Answer: No, this is another myth that has been spread to justify judicial activism and other unconstitutional changes to our system of government. The entire claim that the Constitutional Convention ran away is based on the false idea that Congress called the Constitutional Convention for the sole purpose of amending the Articles of Confederation. But that’s not true. In fact, under the Articles of Confederation, Congress had no authority to call a Convention. If you look at the historical records, it was actually Virginia that called the Constitutional Convention in October 1786. Virginia called the convention for the purpose of “render[ing] the Federal Constitution [system of government] adequate to the Exigencies of the Union,” an instruction that certainly included proposing a new Constitution. Congress didn’t enter the picture until months later when, in February 1787, it passed a resolution recommending that the convention only amend the Articles of Confederation. In the end, all but two of states attending the convention (New York and Massachusetts) ignored Congress’s recommendation and gave their delegates instructions broad enough to allow them to propose a new constitution.
Objection #3: I like our Constitution the way it is—short, simple, and fairly easy to understand. Why should we change it?
Answer: While many Americans now own a “Pocket Constitution,” the truth is that the Constitution we live by today—the supreme law of the land governing all American citizens and states—actually fills a book weighing ten-pounds and running over 2,700 pages! That’s because, for more than a century, a “runaway constitutional convention” has been going on in the Supreme Court. The results are printed by our federal government in The Constitution of the United States Annotated Edition. Everything from abortion, to same-sex marriage, to ObamaCare, and more are now “the law of the land.” An Article V Convention, which the Framers provided, is the only way to reign in our activist judiciary, reduce the federal government, and restore our Constitution—back to its original pocket size and its original intent.
Objection #4: The Constitution isn’t the problem; federal officials are. How will amending the Constitution help?
Answer: Most of the problems our country is facing are the result of constitutional interpretations that capitalize on ambiguities in the wording of certain phrases (i.e., the General Welfare Clause being interpreted as unlimited power to spend). We can restore the federal government to its proper, limited place only by clarifying the original meaning of those phrases through constitutional amendments—effectively overturning the bad Supreme Court precedents that have eviscerated our federal system. In short, the main goal of the convention is to say to the federal government, “We meant the plain meaning of the Constitution the first time.” Unfortunately, due to manipulation and expansion of federal government power by the Supreme Court, “We the People” must use a convention to put the federal government back into the constitutional straight jacket originally created by the Founders.
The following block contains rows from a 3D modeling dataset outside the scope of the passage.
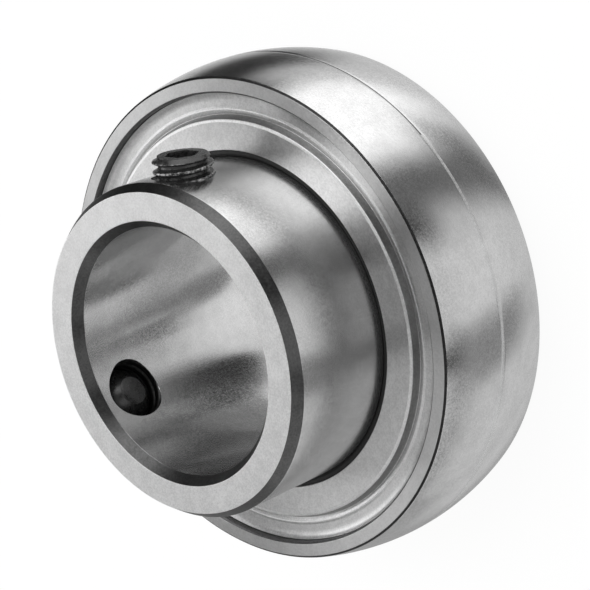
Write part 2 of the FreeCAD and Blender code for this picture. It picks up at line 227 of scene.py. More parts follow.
def outer_ring_section():
    """The outer ring: its sphere with the seam, the faces, the seal seats and the raceway."""
    rim_height = FACE_HEIGHT - RIM_CHAMFER_DEEP
    rim_radius = math.sqrt(SPHERE_RADIUS ** 2 - FACE_HEIGHT ** 2) - RIM_CHAMFER_WIDE
    edge_radius = math.sqrt(SPHERE_RADIUS ** 2 - rim_height ** 2)
    edge_angle = math.degrees(math.asin(rim_height / SPHERE_RADIUS))
    seam_angle = math.degrees(SEAM_WIDTH / 2 / SPHERE_RADIUS)
    seat_top = PLATE_TOP - STEP_RISE
    seat_floor = seat_top - PLATE_SHEET
    groove_centre = OUTER_GROOVE_BOTTOM - GROOVE_RADIUS
    groove_angle = math.degrees(math.acos((SHOULDER_RADIUS - groove_centre) / GROOVE_RADIUS))
    lower_sphere = arc(0, 0, SPHERE_RADIUS, -edge_angle, -seam_angle, SPHERE_STEPS)
    upper_sphere = arc(0, 0, SPHERE_RADIUS, seam_angle, edge_angle, SPHERE_STEPS)
    floor_angle = seam_angle * SEAM_FLOOR_SHARE
    seam = arc(0, 0, SPHERE_RADIUS - SEAM_DEPTH, -floor_angle, floor_angle, SEAM_STEPS)
    upper_seat = [
        (rim_radius, FACE_HEIGHT, RIM_ROUND),
        (SEAT_RADIUS + SEAT_EDGE, FACE_HEIGHT, EDGE_BREAK),
        (SEAT_RADIUS, FACE_HEIGHT - SEAT_EDGE, EDGE_BREAK),
        (SEAT_RADIUS, seat_top, 0),
        (TUCK_RADIUS, seat_top, 0),
        (TUCK_RADIUS, seat_floor, 0),
        (SHOULDER_RADIUS, seat_floor, EDGE_BREAK),
    ]
    lower_seat = [(r, -z, rounding) for r, z, rounding in reversed(upper_seat)]
    raceway = arc(groove_centre, 0, GROOVE_RADIUS, groove_angle, -groove_angle, RACEWAY_STEPS)
    lower_edge = [(edge_radius, -rim_height, RIM_ROUND)]
    upper_edge = [(edge_radius, rim_height, RIM_ROUND)]
    sphere = lower_edge + lower_sphere[1:] + seam + upper_sphere[:-1] + upper_edge
    return broken(sphere + upper_seat + raceway + lower_seat)


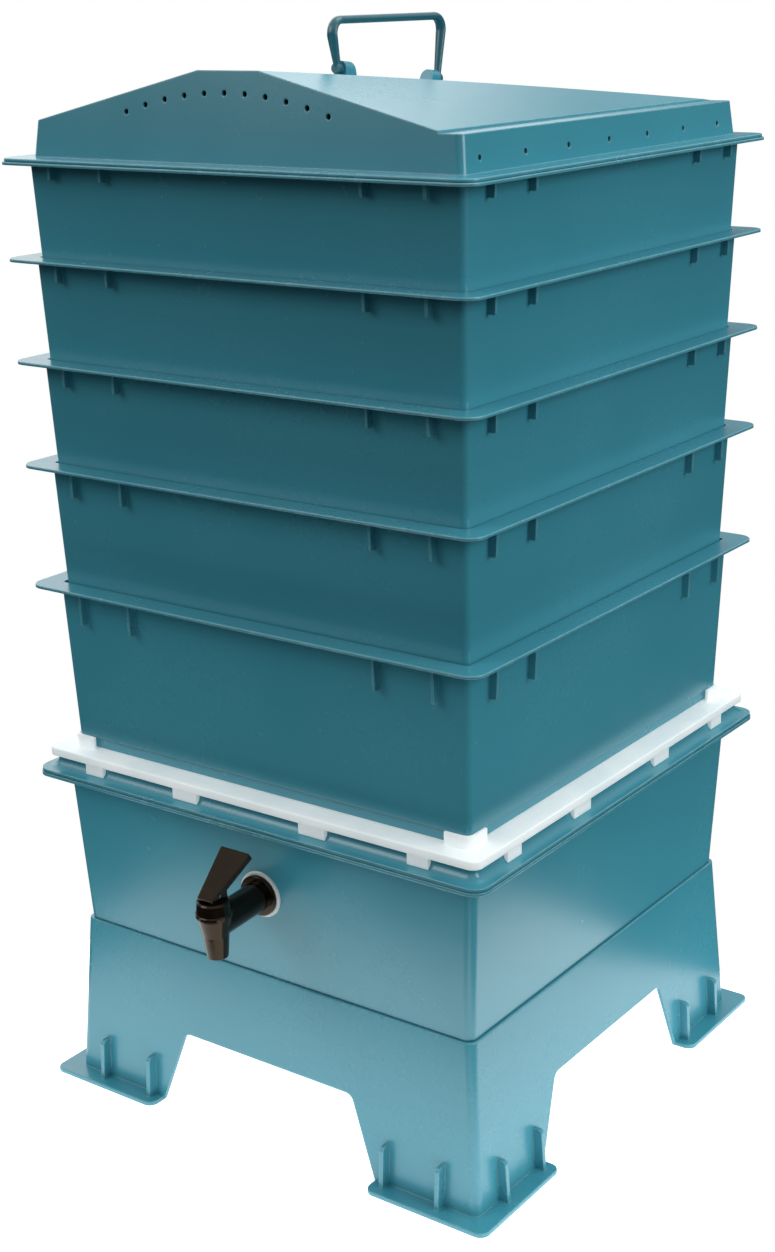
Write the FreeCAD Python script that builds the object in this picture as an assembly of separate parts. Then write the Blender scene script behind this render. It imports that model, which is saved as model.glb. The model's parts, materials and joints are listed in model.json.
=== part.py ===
import FreeCAD, Part
import math
import os

V = FreeCAD.Vector
X_AXIS = V(1, 0, 0)
Y_AXIS = V(0, 1, 0)
Z_AXIS = V(0, 0, 1)

# Driving dimensions, millimetres. Heights are above the floor, halves are half widths.
# The tap faces -Y. The stack is built round its own centre line and moved at the end.

# Stack
BODY_GAP = 0.3
TRAY_RIMS = {"tray_1": 747.0, "tray_2": 677.0, "tray_3": 601.0, "tray_4": 521.5, "tray_5": 426.5}
SEAM_HEIGHT = 139.0
COLLECTOR_RIM = 274.0

# Working trays
TRAY_FLANGE_HALF = 208.2
TRAY_FLANGE_RADIUS = 13.0
TRAY_FLANGE_THICKNESS = 2.2
TRAY_RIM_ROUND = 0.7
TRAY_DEPTH = 135.2
TRAY_TOP_HALF = 191.4
TRAY_BOTTOM_HALF = 186.6
TRAY_CORNER_RADIUS = 5.0
TRAY_WALL = 1.8
TRAY_FLOOR = 3.0
FOOT_BAND_HEIGHT = 9.0
FOOT_BAND_INSET = 1.9
FOOT_BAND_LEDGE = 2.0
FLOOR_HOLE_RADIUS = 4.0
FLOOR_HOLE_PITCH = 32.0
FLOOR_HOLE_ROWS = 11
GUSSET_PLACES = (-165.0, -115.0, 115.0, 165.0)
GUSSET_THICKNESS = 2.0
GUSSET_REACH = 6.5
GUSSET_CORNER_RADIUS = 1.5
GUSSET_DROPS = {"tray_1": 13.0, "tray_2": 17.0, "tray_3": 18.5, "tray_4": 24.0, "tray_5": 30.5}
LEDGE_LEG = 32.0
LEDGE_THICKNESS = 3.0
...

Objection #5: Article V says Congress “calls” the convention. Doesn’t this mean Congress will control the convention?
Answer: No. Congress’ role is limited to issuing the “call” which sets the date, time, and location of the meeting, once it receives 34 applications for a convention on the same topic. In legal terms, this is referred to as a “ministerial” or “secretarial” role. In this role, Congress is acting in a limited administrative capacity on behalf of the states. It has no authority beyond that specified, including no control over the delegates. The states alone control the Convention of States process from beginning to end.
Objection #6: At a time of extreme gerrymandering and in an environment of unlimited political spending, wouldn’t a Convention of States open up the Constitution and our system of government to being rewritten by special interest groups and the wealthy?
Answer: No. Over 400 applications for a Convention of States have been filed, but we have never had one because there have never been 34 applications seeking a convention for the same purpose. This demonstrates that the purpose or scope specified in the applications does matter! States can instruct their respective delegates to entertain a more narrow scope than what is within the aggregated application, but they cannot broaden the topic beyond that identified in the 34 passed applications.
Objection #7: Why would the federal government adhere to the newly ratified amendments when they don’t adhere to the Constitution now?
Answer: The federal government is following the Constitution—just not the Constitution as originally written. Instead they are following the Constitution as interpreted by the Supreme Court, which has misinterpreted our Constitution so significantly over the years that the American people no longer recognize it. To get the Constitution back to where it belongs, we must get rid of all those erroneous Supreme Court decisions. And that is exactly what new amendments can do. For example, the Eleventh, Fourteenth, and Twenty-Sixth Amendments were all adopted to overturn bad Supreme Court decisions, and all of them are interpreted correctly today. History proves that amendments work.
Objection #8: Why is there opposition to a Convention of States issuing dire warnings about its potential for national disaster?
Answer: Nearly all opposition comes from the hard Left, as was revealed in April of 2017. Led by socialist George Soros-funded Common Cause, 230 organizations comprising virtually every radical, anti-Constitution activist group in America announced their united opposition to this constitutional solution. The 230 signers include the AFL-CIO, Planned Parenthood, Greenpeace, La Raza, the NAACP, and Clinton-founded groups like MoveOn.org. Every one of the 230 groups depend on a corrupt, runaway federal government to preserve their power, fill their coffers with taxpayer dollars, and advance their radical agendas. This kind of organized opposition means one thing: We are right above the target and the power source, and they know it. These organizations share one goal: Keep the disastrous status quo of our federal government unchanged. A Convention of States is the only way to stop them.